▶ [Given problem]
Only a number is expected: how many lines in the data below contain the word "part".

▶ [Data block]
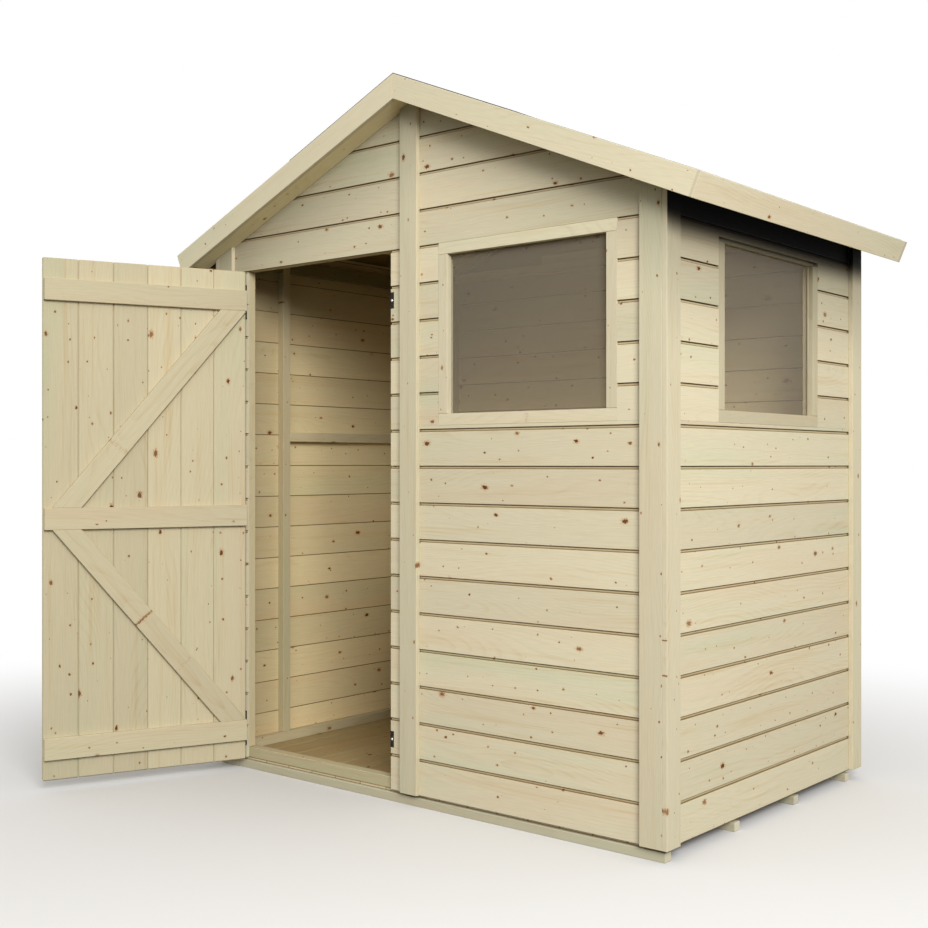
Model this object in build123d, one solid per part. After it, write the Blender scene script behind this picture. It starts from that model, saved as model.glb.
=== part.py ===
from build123d import *
from math import asin, atan2, cos, hypot, radians, sin, tan
import os

# Garden shed, in millimetres.
# X is across the front, Y runs from the front face of the boards to the back, Z is up.
# Everything is laid out from the middle of the front face at ground level, and moved once when it is saved,
# so that the origin of the part is the middle of the front joist's underside.

# Timber stock
board_pitch = 112
board_thickness = 12
stud_face = 34
stud_depth = 28
trim_width = 70
trim_thickness = 16
piece_gap = 0.3

# Overall size
shed_width = 1800
shed_depth = 1216
roof_pitch = 23
roof_above_head = 133
eaves_overhang = 145.6
verge_overhang = 69

# Base
joist_width = 32
joist_height = 26
joist_count = 4
back_joist_setback = 47
deck_thickness = 10

# Doorway and door
door_courses = 15
hinge_strip_width = 90
latch_strip_width = 86
sill_depth = 38
door_board_count = 6
door_hinge_gap = 3
door_latch_gap = 6
door_head_gap = 5
door_sill_gap = 5
ledge_end_gap = 67
ledge_latch_gap = 3
brace_foot_gap = 28
brace_head_gap = 2
door_open_angle = 111.8

# Hinges and keep plates
pin_radius = 2.5
pin_clearance = 0.15
knuckle_wall = 2
knuckle_gap = 0.5
hinge_plate_width = 35
hinge_plate_height = 118
hinge_metal = 3
strap_length = 290
strap_root = 34
strap_tip = 24
keep_height = 50
keep_width = 13
keep_metal = 1
keep_leg = 10
keep_inset = 157

# Windows
window_width = 640
window_height = 550
side_window_height = 544
side_rail_shown = 12
window_member = 35
window_rebate = 10
pane_thickness = 4
pane_setback = 20
side_stud_gap = 3

# Wall framing
eaves_plate_height = 46
gable_rail_width = 38
back_rail_rise = 56
back_batten_width = 748
wall_head_gap = 6

# Roof build
roof_board_thickness = 8
roof_frame_depth = 60
purlin_width = 34
eaves_rail_width = 34
ridge_rail_width = 45
felt_thickness = 2.5
felt_inset = 14
ridge_strip_reach = 500
ridge_strip_inset = 2

# Places worked out from the sizes above
half_width = shed_width / 2
side_frame_face = half_width - board_thickness
room_half = side_frame_face - stud_depth
frame_back = board_thickness + stud_depth
back_board_face = shed_depth - board_thickness
back_frame_face = back_board_face - stud_depth
wall_base = joist_height + deck_thickness
doorway_head = wall_base + door_courses * board_pitch
doorway_right = -latch_strip_width
doorway_width = room_half - hinge_strip_width - latch_strip_width
doorway_left = doorway_right - doorway_width
top_rail_top = doorway_head + stud_face
plate_top = top_rail_top + eaves_plate_height
window_head = doorway_head
window_sill = window_head - window_height
slope = radians(roof_pitch)
ridge_height = doorway_head + roof_above_head + half_width * tan(slope)
roof_slope_length = (half_width + eaves_overhang) / cos(slope)
roof_depth = roof_board_thickness + roof_frame_depth
roof_front = -verge_overhang
roof_back = shed_depth + verge_overhang
joint_edge = piece_gap / 2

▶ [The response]
3